__DIRECTIONS FOR THIS TASK__
Up to and including the line with "hide_parts(node)", reproduce the listing below exactly, beginning at its first line.

__DATA EXTRACT__

•••

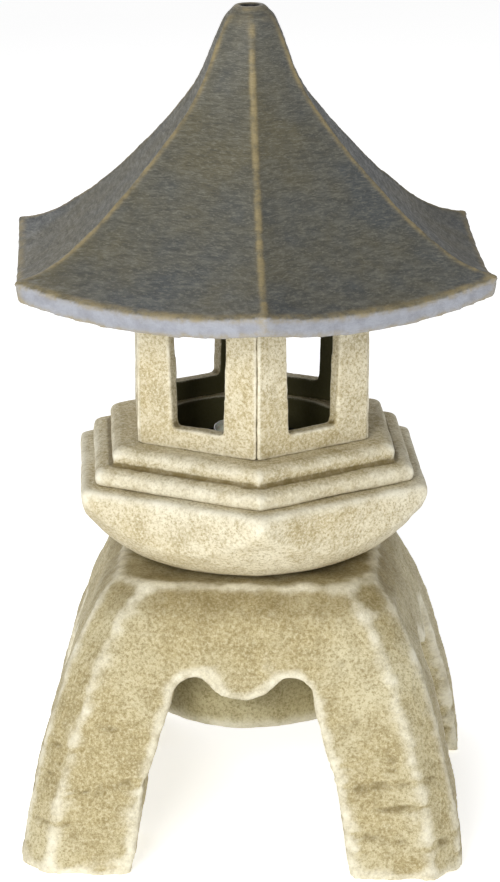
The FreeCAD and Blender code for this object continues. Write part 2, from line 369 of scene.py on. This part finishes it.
def fractal(points, scale, octaves, stretch=(1.0, 1.0, 1.0), seed=0.0):
    """Smooth noise, about -1 to 1, at every point."""
    factor = np.array(stretch) * scale
    return np.array([
        noise.fractal(Vector(place), 0.8, 2.1, octaves) for place in points * factor + seed
    ])


def uneven(points, height, scale, octaves=3, **how):
    """Smooth bumps, at most about height millimetres tall."""
    return height * MM * fractal(points, scale, octaves, **how)


def smooth_step(values, low, high):
    ratio = np.clip((values - low) / (high - low), 0.0, 1.0)
    return ratio * ratio * (3 - 2 * ratio)


def write_attribute(mesh, name, values):
    layer = mesh.attributes.new(name, "FLOAT", "POINT")
    layer.data.foreach_set("value", np.clip(values, 0.0, 1.0).astype(np.float32))


def write_relief(mesh, rounds, reach, olive_darkening=0.0):
    """Stores how hollow the surface is, raised where painted shade under another part is given, and
    how edge-like it is, over a small patch.
    """
    points = points_of(mesh)
    away = relaxed(mesh, points, rounds) - points
    sunk = np.einsum("ij,ij->i", away, normals_of(mesh))
    hollow_wash_and_shade = smooth_step(sunk, HOLLOW_FROM * reach, HOLLOW_FULL * reach)
    # the hollows' wash and painted shade, with any painted shade under another part added
    write_attribute(mesh, "hollow_wash_and_shade", np.maximum(hollow_wash_and_shade, olive_darkening))
    edge = smooth_step(-sunk, EDGE_FROM * reach, EDGE_FULL * reach)
    write_attribute(mesh, "edge", edge)


def place_casting(mesh, node, material):
    """Makes the mesh a piece that stands for its CAD node."""
    for polygon in mesh.polygons:
        polygon.use_smooth = True
    mesh.name = f"{node}_cast"
    mesh.materials.append(material)
    piece = link(bpy.data.objects.new(f"{node}_cast", mesh))
    body = frame["nodes"][node]["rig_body"]
    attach(piece, body)
    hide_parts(node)


def shift(mesh, amounts):
    """Moves the surface along its normals, and lets nothing sink into the ground."""
    points = points_of(mesh) + normals_of(mesh) * amounts[:, None]
    points[:, 2] = np.maximum(points[:, 2], 0.0)
    mesh.vertices.foreach_set("co", points.ravel())
    mesh.update()


def axis_distance(points):
    return np.linalg.norm(points[:, :2], axis=1)


def corner_angle(points):
    """The angle about the lantern's axis, from the hexagon corner along -Y."""
    return np.arctan2(points[:, 1], points[:, 0]) + math.pi / 2


def hexagon_reach(points):
    """How far a hexagon of corner radius 1, with a corner along -Y, reaches towards each point."""
    within = np.mod(corner_angle(points), SIDE_ANGLE) - SIDE_ANGLE / 2
    return FLAT / np.cos(within)


def inward(points, normals):
    """1 where the surface faces the lantern's axis."""
    radius = np.maximum(axis_distance(points), 1e-6)
    facing = np.einsum("ij,ij->i", points[:, :2], normals[:, :2]) / radius
    return smooth_step(-facing, 0.35, 0.75)


def make_base(material):
    """Legs cast to look hewn: soft undulations, fine pitting, and sideways tool marks low down."""
    marks_full, marks_end = 45 * MM, 85 * MM
    contact_shade_from, contact_shade_full = 118 * MM, 140 * MM
    shade_from, shade_full = 60 * MM, 90 * MM
    mesh = remeshed("leg_base", voxel=1.8 * MM, rounding=3)
    points = points_of(mesh)
    waves = uneven(points, height=1.1, scale=28.0)
    pits = uneven(points, height=0.35, scale=150.0, seed=3.0)
    marks = fractal(points, scale=26.0, octaves=3, stretch=(1.0, 1.0, 6.5), seed=7.0)
    near_ground = 1.0 - smooth_step(points[:, 2], marks_full, marks_end)
    grooves = -smooth_step(marks, 0.12, 0.55) * near_ground
    shift(mesh, waves + pits + 0.9 * MM * grooves)
    # painted shade: the top of the base, under the bowl, is darkened into the olive wash
    under_bowl_shade = 0.6 * smooth_step(points_of(mesh)[:, 2], contact_shade_from, contact_shade_full)
    write_relief(mesh, rounds=40, reach=1.3 * MM, olive_darkening=under_bowl_shade)
    points, normals = points_of(mesh), normals_of(mesh)
    # painted shade on the downward faces high inside the arch
    in_arch = smooth_step(points[:, 2], shade_from, shade_full)
    under = smooth_step(-normals[:, 2], 0.45, 0.9) * in_arch
    write_attribute(mesh, "inner_shade", 0.35 * under)
    place_casting(mesh, "leg_base", material)


def make_plug(material):
    mesh = remeshed("base_plug", voxel=1.7 * MM, rounding=4)
    shift(mesh, uneven(points_of(mesh), height=0.6, scale=60.0))
    write_relief(mesh, rounds=30, reach=1.3 * MM)
    # painted shade over the whole plug, which sits in the shadow of the arch
    write_attribute(mesh, "inner_shade", np.full(len(mesh.vertices), 0.25))
    place_casting(mesh, "base_plug", material)


def make_bowl(material):
    mesh = remeshed("bowl", voxel=1.4 * MM, rounding=4)
    points = points_of(mesh)
    swell = uneven(points, height=0.5, scale=34.0)
    shift(mesh, swell + uneven(points, height=0.15, scale=170.0))
    write_relief(mesh, rounds=40, reach=1.6 * MM)
    write_attribute(mesh, "inner_shade", np.zeros(len(mesh.vertices)))
    place_casting(mesh, "bowl", material)


def make_plinth(material):
    mesh = remeshed("stepped_plinth", voxel=0.9 * MM, rounding=4)
    points = points_of(mesh)
    swell = uneven(points, height=0.35, scale=60.0)
    shift(mesh, swell + uneven(points, height=0.10, scale=240.0, octaves=2))
    write_relief(mesh, rounds=30, reach=0.7 * MM)
    # painted shade on the faces turned towards the inside of the chamber
    write_attribute(mesh, "inner_shade", inward(points_of(mesh), normals_of(mesh)))
    place_casting(mesh, "stepped_plinth", material)


def make_panels(material):
    for number, node in enumerate(PANELS):
        mesh = remeshed(node, voxel=0.9 * MM, rounding=3)
        points = points_of(mesh)
        swell = uneven(points, height=0.28, scale=70.0, seed=number * 5.0)
        shift(mesh, swell + uneven(points, height=0.08, scale=260.0, octaves=2))
        write_relief(mesh, rounds=24, reach=0.9 * MM)
        # painted shade on the faces turned towards the inside of the chamber
        write_attribute(mesh, "inner_shade", inward(points_of(mesh), normals_of(mesh)))
        place_casting(mesh, node, material)


def make_roof(material):
    """Slightly uneven flanks with a raised seam down each ridge."""
    seam_width, tan_width, lip_width = 1.8 * MM, 1.5 * MM, 1.6 * MM
    mesh = remeshed("roof", voxel=1.4 * MM, rounding=3)
    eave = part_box("roof")[1].y
    points, normals = points_of(mesh), normals_of(mesh)
    reach = hexagon_reach(points)
    radius = axis_distance(points)
    past_ridge = np.mod(corner_angle(points) + SIDE_ANGLE / 2, SIDE_ANGLE) - SIDE_ANGLE / 2
    from_ridge = np.abs(past_ridge) * radius
    upper = smooth_step(normals[:, 2], 0.0, 0.25)
    skin = upper * smooth_step(radius, 8 * MM, 22 * MM)
    seam = np.exp(-(from_ridge / seam_width) ** 2) * skin
    flanks = uneven(points, height=0.6, scale=30.0) * skin
    strokes = uneven(points, height=0.16, scale=120.0, octaves=2, stretch=(1.0, 1.0, 3.0), seed=5.0)
    shift(mesh, 0.8 * MM * seam + flanks + strokes)
    write_relief(mesh, rounds=24, reach=0.9 * MM)

    # reach, radius and from_ridge stay those of the unworn roof
    points, normals = points_of(mesh), normals_of(mesh)
    rim = smooth_step(radius / reach, eave - 5 * MM, eave - 2.5 * MM)
    facing_out = 1.0 - smooth_step(normals[:, 2], 0.35, 0.6)
    facing_down = smooth_step(-normals[:, 2], 0.3, 0.7)
    soffit = facing_down * smooth_step(radius / reach, 55 * MM, 72 * MM)
    write_attribute(mesh, "band", np.maximum(rim * facing_out, soffit))
    lip = np.exp(-((radius / reach - eave + 3 * MM) / lip_width) ** 2) * upper
    tan_line = np.exp(-(from_ridge / tan_width) ** 2) * skin
    write_attribute(mesh, "ridge", np.maximum(tan_line, 0.8 * lip))
    # painted shade inside the vent hole at the top of the roof
    flue_shade = inward(points, normals) * (1.0 - smooth_step(radius, 60 * MM, 70 * MM))
    write_attribute(mesh, "inner_shade", flue_shade)
    place_casting(mesh, "roof", material)


def dress(node, material):
    """Gives a CAD node that stays as it is a better material."""
    mesh = frame["nodes"][node].data
    mesh.materials.clear()
    mesh.materials.append(material)


set_camera()
set_studio()
base_stone = pale_stone(
    "base_stone", cream=srgb(206, 196, 160), sand=srgb(181, 166, 122), olive=srgb(134, 117, 70))
stone = pale_stone(
    "pale_stone", cream=srgb(222, 214, 188), sand=srgb(198, 184, 146), olive=srgb(150, 133, 86))
shaded = pale_stone(
    "shaded_stone", cream=srgb(190, 180, 140), sand=srgb(166, 153, 108), olive=srgb(126, 113, 68))
make_base(base_stone)
make_plug(shaded)
make_bowl(stone)
make_plinth(stone)
make_panels(stone)
make_roof(dark_stone())
dress("candle_tray", metal("tray_steel", colour=(0.09, 0.09, 0.08, 1.0), roughness=0.4))
dress("tea_light_cup", metal("cup_aluminium", colour=(0.8, 0.8, 0.81, 1.0), roughness=0.28))
dress("candle_wax", wax())
dress("candle_wick", wick())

•••

__WORKED ANSWER__
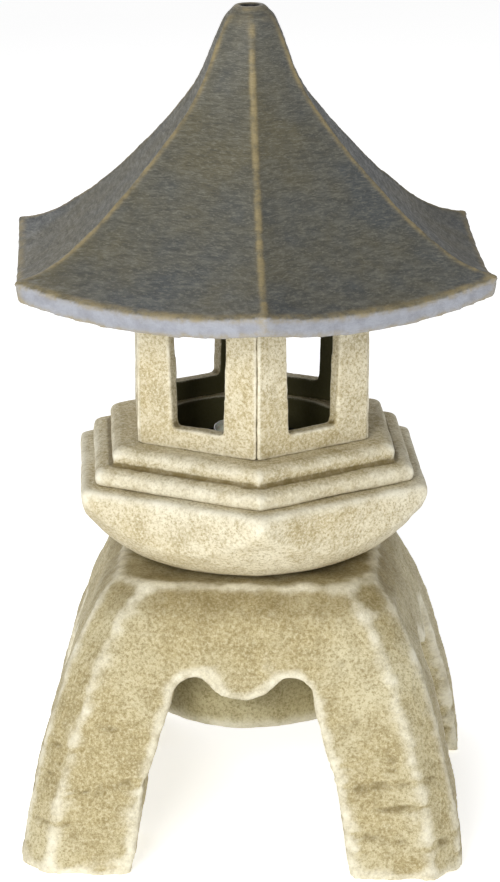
The FreeCAD and Blender code for this object continues. Write part 2, from line 369 of scene.py on. This part finishes it.
def fractal(points, scale, octaves, stretch=(1.0, 1.0, 1.0), seed=0.0):
    """Smooth noise, about -1 to 1, at every point."""
    factor = np.array(stretch) * scale
    return np.array([
        noise.fractal(Vector(place), 0.8, 2.1, octaves) for place in points * factor + seed
    ])


def uneven(points, height, scale, octaves=3, **how):
    """Smooth bumps, at most about height millimetres tall."""
    return height * MM * fractal(points, scale, octaves, **how)


def smooth_step(values, low, high):
    ratio = np.clip((values - low) / (high - low), 0.0, 1.0)
    return ratio * ratio * (3 - 2 * ratio)


def write_attribute(mesh, name, values):
    layer = mesh.attributes.new(name, "FLOAT", "POINT")
    layer.data.foreach_set("value", np.clip(values, 0.0, 1.0).astype(np.float32))


def write_relief(mesh, rounds, reach, olive_darkening=0.0):
    """Stores how hollow the surface is, raised where painted shade under another part is given, and
    how edge-like it is, over a small patch.
    """
    points = points_of(mesh)
    away = relaxed(mesh, points, rounds) - points
    sunk = np.einsum("ij,ij->i", away, normals_of(mesh))
    hollow_wash_and_shade = smooth_step(sunk, HOLLOW_FROM * reach, HOLLOW_FULL * reach)
    # the hollows' wash and painted shade, with any painted shade under another part added
    write_attribute(mesh, "hollow_wash_and_shade", np.maximum(hollow_wash_and_shade, olive_darkening))
    edge = smooth_step(-sunk, EDGE_FROM * reach, EDGE_FULL * reach)
    write_attribute(mesh, "edge", edge)


def place_casting(mesh, node, material):
    """Makes the mesh a piece that stands for its CAD node."""
    for polygon in mesh.polygons:
        polygon.use_smooth = True
    mesh.name = f"{node}_cast"
    mesh.materials.append(material)
    piece = link(bpy.data.objects.new(f"{node}_cast", mesh))
    body = frame["nodes"][node]["rig_body"]
    attach(piece, body)
    hide_parts(node)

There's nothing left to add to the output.